Nice!! The wheels look great!


----------



## brewster (Jun 15, 2004)

Those green treads look pretty good on that frame color scheme. Nice bike!

brewster


----------



## BarryG (Jul 5, 2004)

G-O-R-G-E-O-U-S bike !!!!


----------



## [email protected] (Sep 23, 2005)

Very well done. I'm a big fan of the Racing 1's. They look great on that bike.


----------



## Clevor (Sep 8, 2005)

Does somebody make green tires??? I thought nobody made them.


----------



## 2wheelsport (Sep 23, 2005)

Clevor said:


> Does somebody make green tires??? I thought nobody made them.


They're not completely green. There's a black stripe running down the center. These are the Vittoria open pave cg "open tubular". 24mm width and up until a few years ago were only available in a tubular version. They only come in this color. 

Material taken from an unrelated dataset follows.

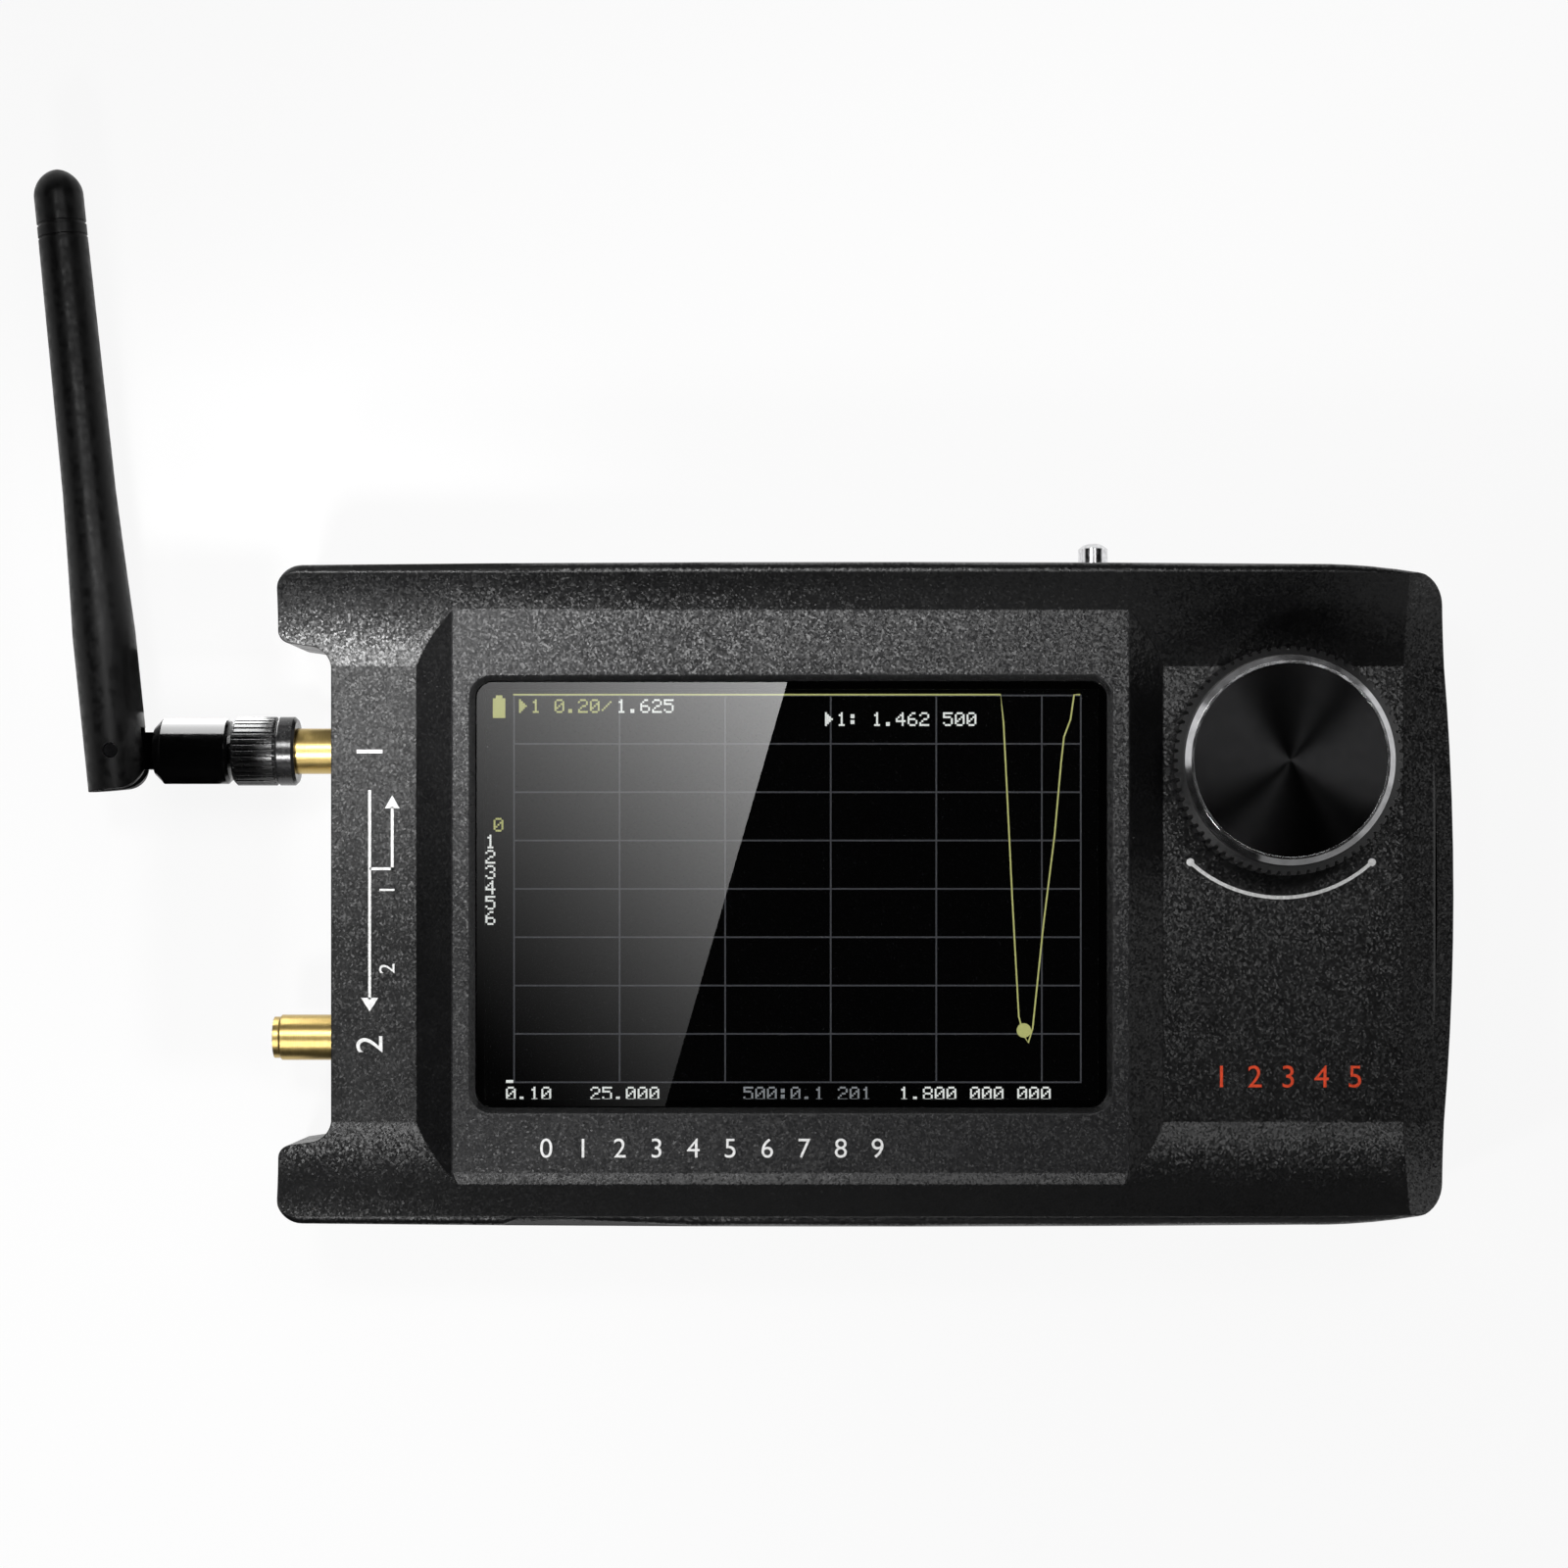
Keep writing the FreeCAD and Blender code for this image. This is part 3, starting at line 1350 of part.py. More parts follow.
def make_whip_plug():
    """Coaxial plug of the whip: ferrule, centre pin, insulator, captive nut and its snap ring."""
    spun_piece(
        "antenna_ferrule",
        [
            ("-ferrule_end", "ferrule_bore"),
            ("-plug_plane", "ferrule_bore"),
            ("-plug_plane", "ferrule_radius"),
            ("-shoulder_face", "ferrule_radius"),
            ("-shoulder_face", "ferrule_shoulder"),
            ("-shoulder_back", "ferrule_shoulder"),
            ("-shoulder_back", "ferrule_neck"),
            ("-ferrule_end", "ferrule_neck"),
        ],
        y="port_side",
        z="parting_height",
    )
    spun_piece(
        "antenna_insulator",
        [
            ("-ferrule_end + whip_insulator_inset", "whip_stem_radius"),
            ("-plug_plane - whip_pin_step", "whip_stem_radius"),
            ("-plug_plane - whip_pin_step", "ferrule_bore"),
            ("-ferrule_end + whip_insulator_inset", "ferrule_bore"),
        ],
        y="port_side",
        z="parting_height",
    )
    spun_piece(
        "antenna_contact",
        [
            ("-ferrule_end", "0"),
            ("-plug_plane + whip_pin_reach", "0"),
            ("-plug_plane + whip_pin_reach - whip_pin_point", "whip_pin_radius"),
            ("-plug_plane - whip_pin_point", "whip_pin_radius"),
            ("-plug_plane - whip_pin_point - whip_pin_step", "whip_stem_radius"),
            ("-ferrule_end", "whip_stem_radius"),
        ],
        y="port_side",
        z="parting_height",
    )
    spun_piece(
        "nut_snap_ring",
        [
            ("-groove_middle - ring_length / 2", "ring_inner"),
            ("-groove_middle + ring_length / 2", "ring_inner"),
            ("-groove_middle + ring_length / 2", "ring_outer"),
            ("-groove_middle - ring_length / 2", "ring_outer"),
        ],
        y="port_side",
        z="parting_height",
    )
    nut = spun_piece(
        "antenna_nut",
        [
            ("-nut_back", "nut_lip_bore"),
            ("-groove_middle - nut_groove_length / 2", "nut_lip_bore"),
            ("-groove_middle - nut_groove_length / 2", "nut_groove_bore"),
            ("-groove_middle + nut_groove_length / 2", "nut_groove_bore"),
            ("-groove_middle + nut_groove_length / 2", "nut_lip_bore"),
            ("-nut_lip_face", "nut_lip_bore"),
            ("-nut_lip_face", "nut_bore"),
            ("-nut_front", "nut_bore"),
            ("-nut_front", "nut_radius - nut_edge"),
            ("-nut_front - nut_edge", "nut_radius"),
            ("-nut_front - nut_flange", "nut_radius"),
            ("-nut_front - nut_flange - nut_knurl_depth", "nut_radius - nut_knurl_depth"),
            ("-nut_front - nut_flange - 2 * nut_knurl_depth", "nut_radius"),
            ("-nut_back + nut_end_chamfer", "nut_radius"),
            ("-nut_back", "nut_radius - nut_end_chamfer"),
        ],
        y="port_side",
        z="parting_height",
    )
    rib = new_sketch(nut, "rib_gap", "YZ_Plane", "-nut_back")
    notch_outline(rib, "nut_radius", "nut_knurl_depth", "rib_gap_root", "rib_gap_mouth")
    gap = pocket(nut, rib, "nut_length - nut_flange - nut_knurl_depth", reverse=True)
    repeat_round(nut, rib, gap, "nut_ribs")


def make_elbow():
    """Right angle housing behind the nut, with the tongue and pin of the fold hinge."""
    elbow = spun_piece(
        "antenna_elbow",
        [
            ("-ferrule_end - elbow_end_gap", "elbow_bore"),
            ("-elbow_front", "elbow_bore"),
            ("-elbow_front", "elbow_radius - elbow_edge"),
            ("-elbow_front - elbow_edge", "elbow_radius"),
            ("-elbow_back + elbow_chamfer", "elbow_radius"),
            ("-elbow_back", "elbow_radius - elbow_chamfer"),
            ("-elbow_back", "0"),
            ("-ferrule_end - elbow_end_gap", "0"),
        ],
        y="port_side",
        z="parting_height",
    )
    tongue = new_sketch(elbow, "tongue", "XY_Plane")
    half = "(tongue_height / 2)"
    add_loop(
        tongue,
        [
            ("-hinge_reach", f"-{half}"),
            ("-elbow_back + elbow_root", f"-{half}"),
            ("-elbow_back + elbow_root", half),
            ("-hinge_reach", half),
            (f"-hinge_reach - {half}", "0"),
        ],
        {3: half, 4: half},
    )
    pad(elbow, tongue, "tongue_width", both_ways=True)
    hole = new_sketch(elbow, "pin_hole", "XY_Plane", "-tongue_width")
    add_circle(hole, "-hinge_reach", "0", "hinge_pin_radius + hinge_pin_fit")
    pocket(elbow, hole, "tongue_width * 2", reverse=True)

    pin = new_body("hinge_pin")
    rod = new_sketch(pin, "rod", "XY_Plane", "-hinge_pin_half")
    add_circle(rod, "0", "0", "hinge_pin_radius")
    pad(pin, rod, "hinge_pin_half * 2")
    place(pin, "-hinge_reach", "port_side", "parting_height")


def lean(item):
    """Stand a blade piece on the hinge pin, leaning away from the case."""
    item.Placement.Rotation = FreeCAD.Rotation(AXES["Z"], value("blade_lean"))
    tie(item, "Placement.Rotation.Angle", "blade_lean")
    place(item, "-hinge_reach", "port_side", "parting_height")


def blade_piece(label, profile, bows=None):
    """A turned piece about the blade's own length; the profile is (radius, distance from the pin) pairs."""
    body = new_body(label)
    sketch = new_sketch(body, "profile", "XY_Plane")
    add_loop(sketch, profile, bows)
    spin(body, "Revolution", sketch, "V_Axis")
    return body


def make_blade():
    """Moulded whip with a slotted hinge end, a cap, and the radiator inside it."""
    sleeve = blade_piece(
        "antenna_sleeve",
        [
            ("0", "-blade_heel"),
            ("blade_radius", "-blade_heel"),
            ("blade_radius", "blade_straight"),
            ("blade_waist_radius", "blade_waist"),
            ("blade_neck_radius", "blade_neck"),
            ("radiator_radius", "blade_neck"),
            ("radiator_radius", "radiator_start"),
            ("0", "radiator_start"),
        ],
        {2: "-blade_bow"},
    )
    slot = new_sketch(sleeve, "slot", "XY_Plane")
    reach = "(tongue_height / 2 + blade_slot_room)"
    add_loop(
        slot,
        [
            (f"-{reach}", f"-blade_heel - {PAST}"),
            (f"blade_radius + {PAST}", f"-blade_heel - {PAST}"),
            (f"blade_radius + {PAST}", reach),
            ("0", reach),
            (f"-{reach}", "0"),
        ],
        {3: reach},
    )
    pocket(sleeve, slot, "blade_slot_half * 2", both_ways=True)
    heel = new_sketch(sleeve, "heel_corner", "XY_Plane")
    add_loop(
        heel,
        [
            ("blade_radius - blade_heel_corner", "-blade_heel"),
            ("blade_radius - blade_heel_corner", f"-blade_heel - {PAST}"),
            (f"blade_radius + {PAST}", f"-blade_heel - {PAST}"),
            (f"blade_radius + {PAST}", "-blade_heel + blade_heel_corner"),
            ("blade_radius", "-blade_heel + blade_heel_corner"),
        ],
        {4: "-blade_heel_corner"},
    )
    pocket(sleeve, heel, f"2 * (blade_radius + {PAST})", both_ways=True)
    hole = new_sketch(sleeve, "pin_hole", "XY_Plane", f"-blade_radius - {PAST}")
    add_circle(hole, "0", "0", "hinge_pin_radius + hinge_pin_play")
    pocket(sleeve, hole, f"2 * (blade_radius + {PAST})", reverse=True)
    lean(sleeve)

    cap = blade_piece(
        "antenna_cap",
        [
            ("0", "radiator_end"),
            ("radiator_radius", "radiator_end"),
            ("radiator_radius", "blade_neck"),
            ("blade_neck_radius - ring_cut", "blade_neck"),
            ("blade_neck_radius - ring_cut", "first_cut"),
            ("blade_neck_radius", "first_cut"),
            ("blade_neck_radius", "second_cut"),
            ("blade_neck_radius - ring_cut", "second_cut"),
            ("blade_neck_radius - ring_cut", "second_cut + ring_cut_width"),
            ("blade_neck_radius", "second_cut + ring_cut_width"),
            ("blade_neck_radius", "blade_tip - blade_tip_round"),
            ("blade_crown", "blade_tip"),
            ("0", "blade_tip"),
        ],
        {10: "blade_tip_bow"},
    )
    lean(cap)
    radiator = blade_piece(
        "antenna_radiator",
        [
            ("core_radius", "radiator_start"),
            ("radiator_radius", "radiator_start"),
            ("radiator_radius", "radiator_end"),
            ("core_radius", "radiator_end"),
        ],
    )
    lean(radiator)
    core = blade_piece(
        "antenna_core",
        [
            ("0", "radiator_start"),
            ("core_radius", "radiator_start"),
            ("core_radius", "radiator_end"),
            ("0", "radiator_end"),
        ],
    )
    lean(core)


def write_parts():
    """Check every object, then write one file for each sub-part."""
    doc.recompute()
    for item in doc.Objects:
        if "Invalid" in item.State or "Error" in item.State:
            raise RuntimeError(f"{item.Name} failed: {item.State}")
    for item in NODES:
        if item.Shape.isNull() or not item.Shape.isValid():
            raise RuntimeError(f"{item.Label} has no valid shape")
    os.makedirs("parts", exist_ok=True)
    for item in NODES:
        item.Shape.exportStep(f"parts/{item.Label}.step")
    print(f"{len(NODES)} sub-parts written")


make_front_shell()
make_back_shell()
make_fasteners()
make_display()
make_electronics()
make_port(1, "port_side")
make_port(2, "-port_side")
make_battery()
make_encoder()
make_dial()
make_buttons()
make_whip_plug()
make_elbow()
make_blade()
write_parts()
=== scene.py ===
import math

import bmesh
import bpy
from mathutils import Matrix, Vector


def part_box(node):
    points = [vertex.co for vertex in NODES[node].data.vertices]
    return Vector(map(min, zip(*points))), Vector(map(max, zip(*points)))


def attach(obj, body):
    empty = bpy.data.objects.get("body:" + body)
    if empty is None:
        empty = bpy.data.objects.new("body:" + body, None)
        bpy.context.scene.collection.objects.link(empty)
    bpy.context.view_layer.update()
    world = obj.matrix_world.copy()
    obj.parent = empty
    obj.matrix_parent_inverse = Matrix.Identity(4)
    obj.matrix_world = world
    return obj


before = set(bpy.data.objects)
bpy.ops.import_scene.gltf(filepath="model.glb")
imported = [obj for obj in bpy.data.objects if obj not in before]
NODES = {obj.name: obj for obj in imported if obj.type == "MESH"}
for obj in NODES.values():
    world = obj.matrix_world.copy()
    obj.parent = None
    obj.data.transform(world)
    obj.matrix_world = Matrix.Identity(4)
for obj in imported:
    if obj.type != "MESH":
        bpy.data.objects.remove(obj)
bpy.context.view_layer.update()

MM = 0.001

# The photograph's frame and what it shows of the case
IMAGE_SIDE = 1600
CASE_CENTRE_PX = (882, 912.5)
FACE_HEIGHT = 25 * MM
CAMERA_DISTANCE = 500 * MM
PX_PER_MM = 7.5

# Heights of the surfaces that carry marks, read from the model, in millimetres
PANEL_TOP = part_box("lcd_panel")[1][2] / MM
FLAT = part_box("encoder_washer")[0][2] / MM
BEZEL_RISE = 2.9
BEZEL = FLAT + BEZEL_RISE
MARK_THICK = 0.03

# The raised screen frame in plan, and how far below its top its paler tone starts and is full, in millimetres
BEZEL_X = (-56.4, 36.3)
BEZEL_Y = (-38.9, 38.9)
TONE_START, TONE_FULL = 0.35, 0.05

# Printed marks, in millimetres and degrees; a capital takes up its share of the font's size
PRINT_LINE = 0.4
ARC_LINE = 0.5
ARC_RADIUS = 18.45
ARC_HALF_ANGLE = 42.5
ARC_STEPS = 40
CAPITAL_SHARE = 0.69

# The display's grid, in millimetres
GRID_LEFT, GRID_RIGHT = -48.2, 29.6
GRID_TOP, GRID_BOTTOM = 27.4, -25.7
GRID_COLUMN = 14.49
GRID_ROWS = 8
GRID_LINE = 0.22
TRACE_LINE = 0.21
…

I have to admit I love the color scheme the bike's taking


----------



## Clevor (Sep 8, 2005)

2wheelsport said:


> They're not completely green. There's a black stripe running down the center. These are the Vittoria open pave cg "open tubular". 24mm width and up until a few years ago were only available in a tubular version. They only come in this color.
> 
> I have to admit I love the color scheme the bike's taking


I'm getting the same color scheme except with the Mapei cubes on the top tube and most of the frame white. The WC scheme looks best with more black like yours, as a white seat tube junction clashes with a black seatpost (unless I go white carbon post, which Selcof makes). Plus it's almost sacrilege to paint over most of a carbon fiber frame, except my other bike, a TCR Comp 1, is natural finish so I'm pretty much ODed on carbon fiber weave already. But for me, I can't find a totally perfect Colnago paint scheme.

I was going to get an Extreme-C for just a few bucks more, but Colnago won't be doing older paint schemes on them. I guess the screens don't fit. You either get two natural black schemes or KOM.

I'm asking Mike at Maestro whether they can do white pearl on my WC scheme, but I'm awaiting his word. Since the lettering on my bike will be all blue pearl, I'm thinking of going with Contis in their new metallic blue color . For the bar/stem, I'm going Cinelli RAM in the Friere Special Ed scheme. I may paint the spacers/lock nut white myself to get the white to flow to the stem.


----------